Perhaps the SEC website designers felt it useful to compartmentalize how cases are displayed. Their assumption might have been that most visitors wouldn’t actually pay attention to the parenthetical details of each adjudicatory matter. Perhaps the designers assumed that most visitors are not concerned with every case pending before the SEC but rather with only select cases. 

However, the change was a disservice to the many attorneys, researchers, and involved citizens who collect aggregate data on multiple SEC proceedings. Even former SEC officials like Ryan admits that it’s the subtle details—like these descriptors—that are very important to researchers when observing the SEC’s adjudicatory orders and opinions.

“Given how often I criticize the SEC, let me take this opportunity to give the agency credit for promptly fixing things and restoring this small matter of transparency,” Ryan stated.

The SEC’s website revision was hailed as a victory for transparency by an agency often criticized for obscuring its regulatory activities. This is also proof that pressure from former SEC officials and policy researchers can check bad bureaucratic behavior. As a federal agency, the SEC has an obligation to provide the public with updated information about its legal matters, which often involve disputes against public companies and individuals.

When the SEC conceals the details of its cases, concerned members of the public are left with an unclear picture of important legal developments.

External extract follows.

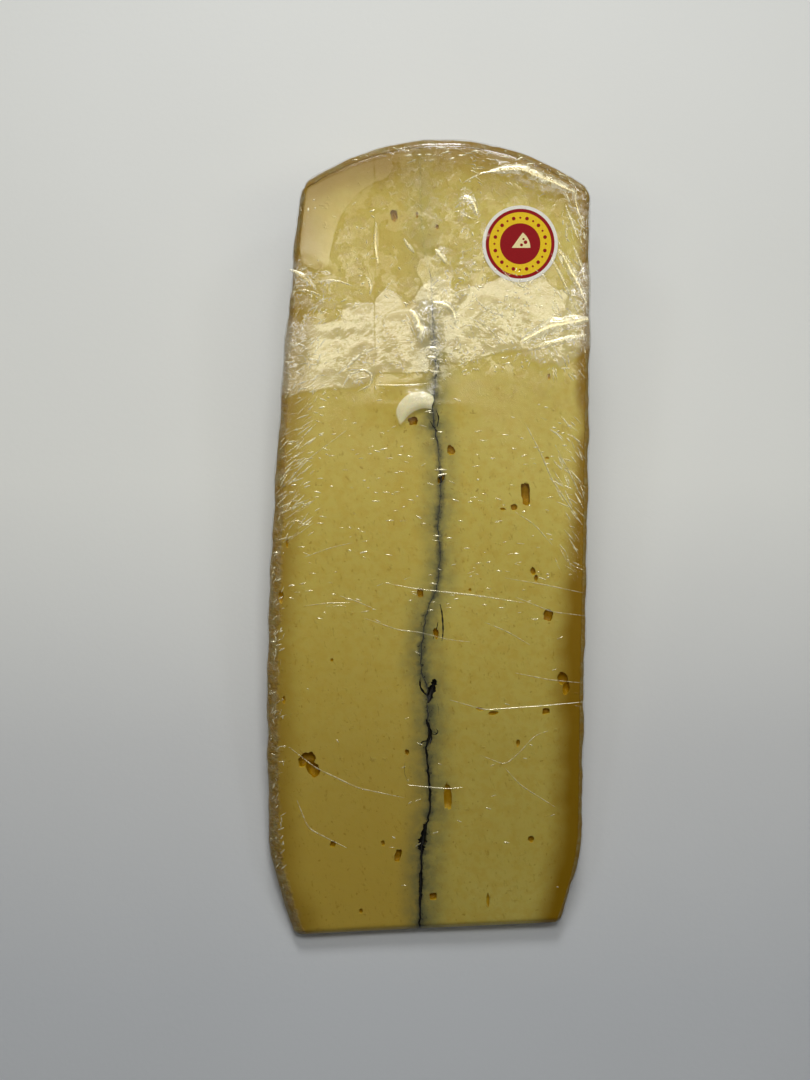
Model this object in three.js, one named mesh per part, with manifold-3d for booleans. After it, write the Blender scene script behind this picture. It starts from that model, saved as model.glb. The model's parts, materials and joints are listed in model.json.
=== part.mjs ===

This concern extends to one of the SEC’s core responsibilities: to prevent market fraud via information asymmetry.

As a regulator, the SEC actively ensures that public companies do not obscure vital quantitative information about their stock offerings before interested investors. This prevents sellers from using their insider knowledge to take advantage of buyers on the market.

A similar standard of information asymmetry applies to the SEC itself. The Commission should always provide outsiders with basic, easy to access information about its adjudicatory orders and opinions so as not to foster an imbalance of knowledge. The public stands to benefit when this information is clearly framed online, especially for those with a stake in the dispute at hand.

The SEC perhaps realized this asymmetrical dilemma when it reversed its initial website downgrade.  

In that spirit, I would like to wish the SEC, fellow researchers, and readers a transparent New Year.